From Bastar to a ₹1 Crore Bazaar: How Satendrasingh Lilhare empowered tribal farmers

SPJIMR Marketing and Communications Dept.

In Bastar, the end of a harvest rarely brings certainty. What follows instead are a series of decisions, often made quickly and with little room for error, that shape livelihoods long after the crop has left the field.

Working closely with tribal communities over several years, Satendrasingh Lilhare observed how these moments repeated themselves across seasons. The outcomes changed little, even as effort remained high, revealing constraints that were not always visible at first glance.

These patterns began to take clearer shape during the Post Graduate Programme in Development Management (PGPDM) at SPJIMR, where classroom discussions, field-based assignments, and peer learning encouraged him to examine decisions more closely and question which constraints truly mattered.

Satendrasingh Lilhare

Moving from delivery to design

The question was no longer whether to intervene, but where intervention would have the greatest effect. This shift reflected the programme’s emphasis on diagnosing root constraints and treating instability as a design challenge rather than a failure.

Applying this thinking, Satendrasingh founded Bastar Se Bazaar Tak, an enterprise that invested in local processing capacity.

Along the way, he also refined his thinking by observing others operating in the same space, a practice reinforced through peer discussions during the programme. Watching what similar organisations did well, as well as where they struggled, helped refine decisions.

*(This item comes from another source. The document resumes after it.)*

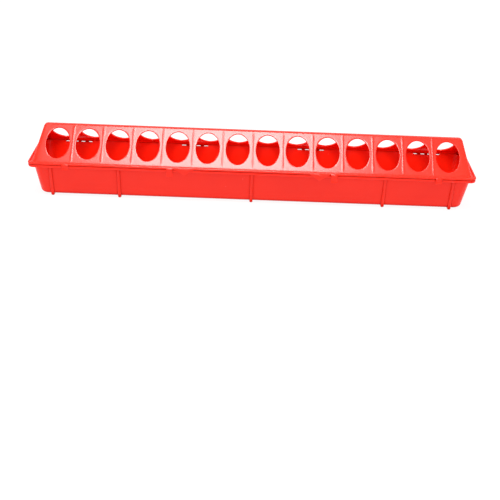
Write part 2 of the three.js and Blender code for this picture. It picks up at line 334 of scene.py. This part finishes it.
def cell_edges():
    """The ends of the cells that hold one feeding hole each."""
    between = [(a + b) / 2 for a, b in zip(HOLE_STATIONS, HOLE_STATIONS[1:])]
    return [HOLE_STATIONS[0] - CELL_HALF_END, *between, HOLE_STATIONS[-1] + CELL_HALF_END]


def cell_columns(x0, x1):
    """Stations across the clear middle of a cell, between its dividers' feet."""
    margin = DIVIDER_PROFILE[-1][0]
    step = (x1 - x0 - 2 * margin) / CELL_COLUMNS
    return [x0 + margin + step * k for k in range(CELL_COLUMNS + 1)]


def cell_stations(x0, x1):
    offsets = [offset for offset, _ in DIVIDER_PROFILE[:-1]]
    return [x0 + o for o in offsets] + cell_columns(x0, x1) + [x1 - o for o in reversed(offsets)]


def row_levels():
    return [ROW_LOW + (ROW_HIGH - ROW_LOW) * k / CELL_ROWS for k in range(CELL_ROWS + 1)]


def divider_rise(share, along):
    """The divider's height, which fades out over its last two rows at either end."""
    fade = min(along - ROW_LOW, ROW_HIGH - along) / 4
    return DIVIDER_RISE * share * max(0, min(1, fade)) ** 0.5


def divider_strips(bm, side, x0, x1, divided):
    """The half dividers along a cell's two edges."""
    for edge, way, raised in ((x0, 1, divided[0]), (x1, -1, divided[1])):
        rows = [
            [
                bm.verts.new(slope_point(side, edge + way * offset, along,
                                         divider_rise(share, along) if raised else 0))
                for offset, share in DIVIDER_PROFILE
            ]
            for along in row_levels()
        ]
        bridge(bm, rows, loop=False)


def plain_strips(bm, side, x0, x1):
    """The same strips on the inner face, which is flat."""
    for edge, way in ((x0, 1), (x1, -1)):
        rows = [
            [bm.verts.new(slope_point(side, edge + way * o, along, -LID_WALL)) for o, _ in DIVIDER_PROFILE]
            for along in row_levels()
        ]
        bridge(bm, rows, loop=False)


def cell_frame(x0, x1):
    """The points round the clear middle of a cell, in order."""
    xs, levels = cell_columns(x0, x1), row_levels()
    bottom = [(x, levels[0]) for x in xs[:-1]]
    right = [(xs[-1], s) for s in levels[:-1]]
    top = [(x, levels[-1]) for x in reversed(xs[1:])]
    left = [(xs[0], s) for s in reversed(levels[1:])]
    return bottom + right + top + left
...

Moving from delivery to design

Choosing structure under pressure

As operations stabilised, informal arrangements began to show their limits, making questions of organisational structure unavoidable.

PGPDM’s emphasis on sequencing and trade-offs helped him frame this as a practical decision rather than an ideological one. Consensus-driven decision-making slowed progress at moments when speed was essential. Responsibility was diffused at a time when quality control, compliance requirements, and buyer commitments demanded clarity. For an enterprise absorbing inventory and price risk, these delays carried tangible costs.

Choosing structure under pressure

Choosing a private limited structure was therefore a sequencing decision. The immediate priority was to stabilise procurement, processing, and market relationships before transferring operational complexity to farmers. For a period, this distance created the stability needed for the system to function.

Taking on risk

As systems took shape, risk began to shift. Inventory, quality, logistics, and cash-flow risks were absorbed by the organisation rather than passed back to farmers. Payments became more predictable, standards were enforced earlier, and delivery timelines improved.

By positioning itself between producers and markets, the enterprise absorbed volatility that had previously been borne by those least equipped to manage it. While this work is rarely visible, it sits at the core of responsible development practice.

Growth without easy endings

With stronger systems in place, Bastar Se Bazaar Tak expanded its reach. Today, the enterprise works with over 1,100 tribal women across 17 villages, operates three processing centres, and supplies products under the Forest Naturals brand to multiple cities. The approach has also received external recognition, including winning the Tata Social Enterprise Challenge (2020–21).

What his journey shows

For Satendrasingh, the programme’s impact was less about confidence and more about clarity. The programme did not change what he set out to do, but how he made decisions under uncertainty and pressure.

Decisions that once felt instinctive now had to be defended, sequenced, and sustained. PGPDM did not offer ready-made answers or templates. What it strengthened was the capacity to exercise judgement repeatedly, particularly in situations where there were no obvious right answers and only trade-offs to be managed over time.

Growth without easy endings

As Satendrasingh reflects, “The programme made me a believer.” Not only in ideals, but in the discipline required to design systems that can hold under pressure.

Looking ahead, his focus remains on extending this work to more communities through adaptable models rooted in local ownership. Encouraging entrepreneurship among rural youth and women remains central to long-term independence.

In the end, the real measure of impact was not scale alone, but the ability to build systems that could endure.